Festival Trajectoires : Nantes en mouvements

Pour sa 3e édition, le festival Trajectoires, sous l’impulsion d’Ambra Senatore, directrice du CCN de Nantes, a déployé son éventail de propositions sur la ville et sa région – une vingtaine de spectacles au total.

L’ensemble forme un cocktail plutôt bien dosé de reprises (Johanny Bert et son « Petit Bain » magique, Pierre Rigal & Aurélien Bory et leur hommage au foot dans « Arrêts de jeu », ou encore « Brother », de Marco da Silva Ferreira) et de créations. Parmi ces dernières, au Théâtre, scène nationale de Saint-Nazaire, Yuval Pick présente son « Vocabulary of Need », incarnation puissante de ce sommet baroque qu’est la « Partita en mineur » de Bach (voir notre critique). Une même obsession pour Bach taraude Louis Barreau, qui présente « Cantate/1 » dans une salle d’exposition du musée d’Arts, faisant suite à son opus « Montagne dorée », la saison dernière, d’après les « Variations Goldberg » ; c’est à Marion David que le jeune chorégraphe nantais a confié le soin de danser en solo sur la Cantate BWV 61. Quelques salles plus loin, Jean-Baptiste André réinterprète le désormais classique « Comme crâne comme culte », de Christian Rizzo, que l’on avait déjà pu voir en 2005 dans les « Sujets à vif » du Festival d’Avignon : un solo brut, celui d’un corps massif vêtu d’une combinaison noire de motard, effectuant une ronde lente, toute en énergie contenue, avec un travail au sol d’une précision redoutable. Une pièce minimaliste qui compte parmi les plus belles de Rizzo.

Dans la grande salle du Lieu unique, Julie Nioche explore la matière noire de l’esprit : « Vague intérieur vague » tient du rituel d’émondage psychique, surplombé par une grosse tubulure molle pendue aux cintres d’où jaillit une fumée qui semble paradoxalement aussi toxique que roborative.

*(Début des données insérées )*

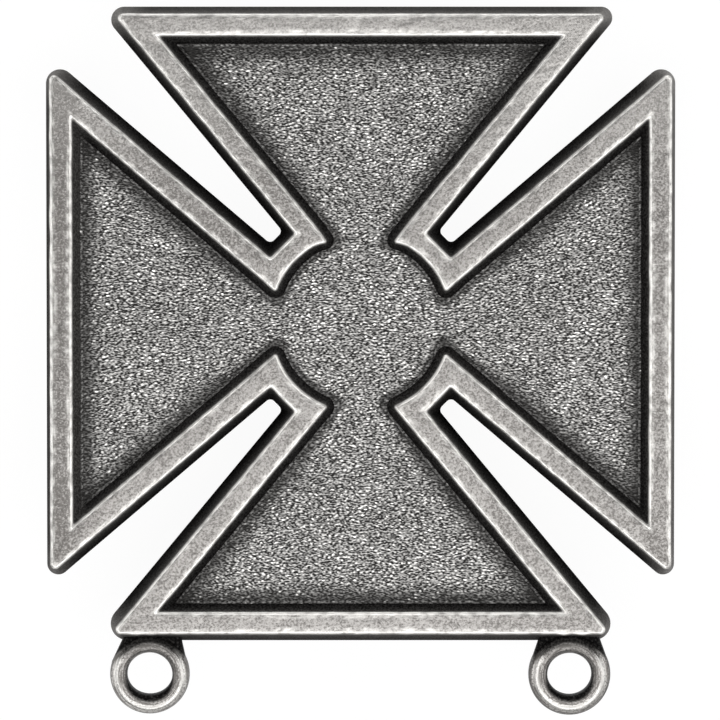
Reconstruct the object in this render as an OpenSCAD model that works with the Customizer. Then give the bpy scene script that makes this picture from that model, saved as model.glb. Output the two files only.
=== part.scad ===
// A cast cross badge that lies on its back: a flared four-armed cross with a
// raised border round a sunk field, two hanging loops on the lower edge, and two
// posts on the back, each held by a push-on clutch. The face looks along +Z and
// the loops are at -Y. All sizes are in millimetres.

/* [Cross] */
// Width over the left and right edges, at the back
cross_w = 25.4; // [24.5:0.1:30]
// Distance from the crossing of the arms to the top edge, at the back
top_reach = 12.68; // [12.2:0.01:15]
// Distance from the crossing of the arms to the bottom edge, at the back
bottom_reach = 12.97; // [12.2:0.01:15]
// Thickness from the back to the face of the border
thickness = 1.8; // [1.5:0.1:2.4]
// Angle between the flanks and the axis of the left and right arms
side_flank_angle = 40.4; // [38.5:0.05:41]
// The same for the top and bottom arms
upright_flank_angle = 39.6; // [38.5:0.05:41]
// How far a flank of the left and right arms passes outside the crossing, at the back
side_flank_offset = 0.01; // [0:0.01:0.15]
// The same for the top and bottom arms
upright_flank_offset = 0.13; // [0:0.01:0.15]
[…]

Dommage que le spectacle, par moments, soit saturé d’effets visuels et sonores (mention tout de même au somptueux travail d’Yves Godin sur les lumières), que l’on aurait préféré voir contractés au profit des fulgurances poétiques de ses interprètes. Certains passages épurés, inspirés par les recherches ostéopathiques de Nioche sur le mouvement respiratoire primaire, sont d’une confondante beauté. Créé en 2018, « Posare il tempo », de Claudia Catarzi, présenté au CCN de Nantes, est une pièce pour deux danseuses et un batteur. Ce duo intense dans lequel l’autre est à la fois point d’appui et expression de la différence semble traverser, y compris scénographiquement, des espaces-temps contigus dans une white box légèrement distordue. L’altérité n’y est pas perçue comme une étrangeté inquiétante, mais plutôt comme une familiarité asymétrique, déclinée en une série d’entrelacements – qui finissent par être littéralement cousus ensemble pour constituer une créature quadrupède – appuyés par la matière sonore des percussions métalliques et du wood-block.

Si l’on ajoute à cet extrait de programme une série de rencontres professionnelles, la présentation d’étapes de travail (« Pater », de Bastien Capela) ou encore un bal pour se réchauffer pendant ces longues soirées d’hiver, Trajectoires a démontré qu’il a su s’affirmer, en quelques années, comme un événement artistique majeur dans la région, complétant avec succès le panorama festivalier déjà proposé par la Folle Journée et le Voyage à Nantes.